Op de Turfvaert zijn, net zoals op andere jonge Nederlandse banen, duidelijk diverse Schotse invloeden terug te vinden zoals fairways met bulten en richels, een goed gebruik van (diepe) bunkers die de holes mooier maken en greens met meerdere niveaus en richels. Voor de spelers die ook wel eens in Schotland hebben gespeeld zullen hier en daar duidelijke overeenkomsten met Schotse banen terug vinden.

De greens worden naar Schots voorbeeld bewaakt door prachtige bunkers
Naar typisch voorbeeld van Harry Colt wordt er op de eerste hole rustig begonnen met een simpele par 5 van 490 meter met slecht twee fairway bunkers waar de eerste uitdaging in de slag naar de oplopende green ligt omdat achter de green out-of-bounds is.
Hole 2 is een korte par 4 dogleg naar links van slechts 238 meter die dus voor veel spelers haalbaar is. Maar als je niet genoeg carry hebt om op de green te landen, dan eindig je dus in één van de bunkers die de green bewaken.
Hole 10 is een par 5 van 482 meter met een lichte dogleg naar links waarbij de hele linkerkant van de hole van begin tot eind out-of-bounds is met als extra nog een onzichtbare waterhindernis achter de green.

Een uitdaging, afsnijden over water om de green aan te vallen?
Hole 14, een par 5 van 468 meter met eerst een dogleg naar rechts en daarna een dogleg naar links zal veel spelers bijblijven omdat je hier de keuze hebt om met de tweede slag over 180 meter water af te snijden naar de green of om veilig over de fairway te spelen en met de reguliere drie slagen naar de green te gaan. Kortom, een echte macho hole!

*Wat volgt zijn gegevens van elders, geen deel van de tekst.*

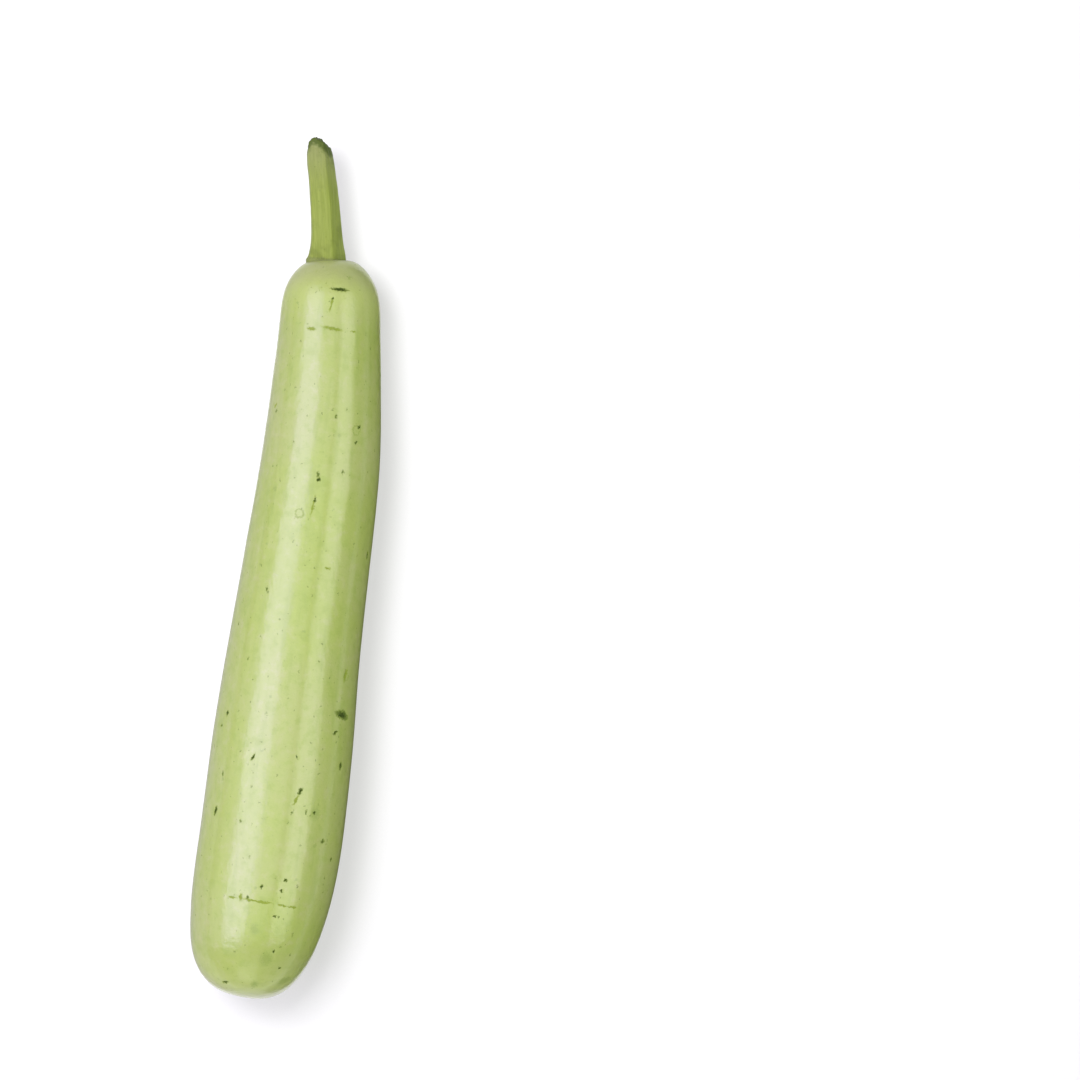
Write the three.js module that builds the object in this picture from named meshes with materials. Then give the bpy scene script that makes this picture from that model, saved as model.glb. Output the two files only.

Hole 18 tenslotte, een par 4 van 378 meter, voert terug naar het clubhuis waarbij de tweede slag naar de green hoe dan ook over water moet worden gespeeld waardoor de laatste hole toch nog even een laatste steek kan geven. Zoals aan het begin van mijn verhaal gezegd, is deze baan een mooi voorbeeld dat je beter een goede par 70 baan kan hebben dan een gekunstelde en geforceerd par 72 baan.
Een compliment is op zijn plaats, ondanks de nog zeer jonge leeftijd doet de baan al zeer volwassen aan. Alle 18 greens zijn redelijk van gelijke kwaliteit waardoor je niet van hole tot hole met een andere kwaliteit green geconfronteerd wordt en de fairways en de bunkers zijn ook al dik voor elkaar, goed gedaan.
Na afloop is het genieten van de Brabantse gastvrijheid in het gezellige clubhuis en heb je in de ondergaande zon een prachtig uitzicht over een groot gedeelte van de baan.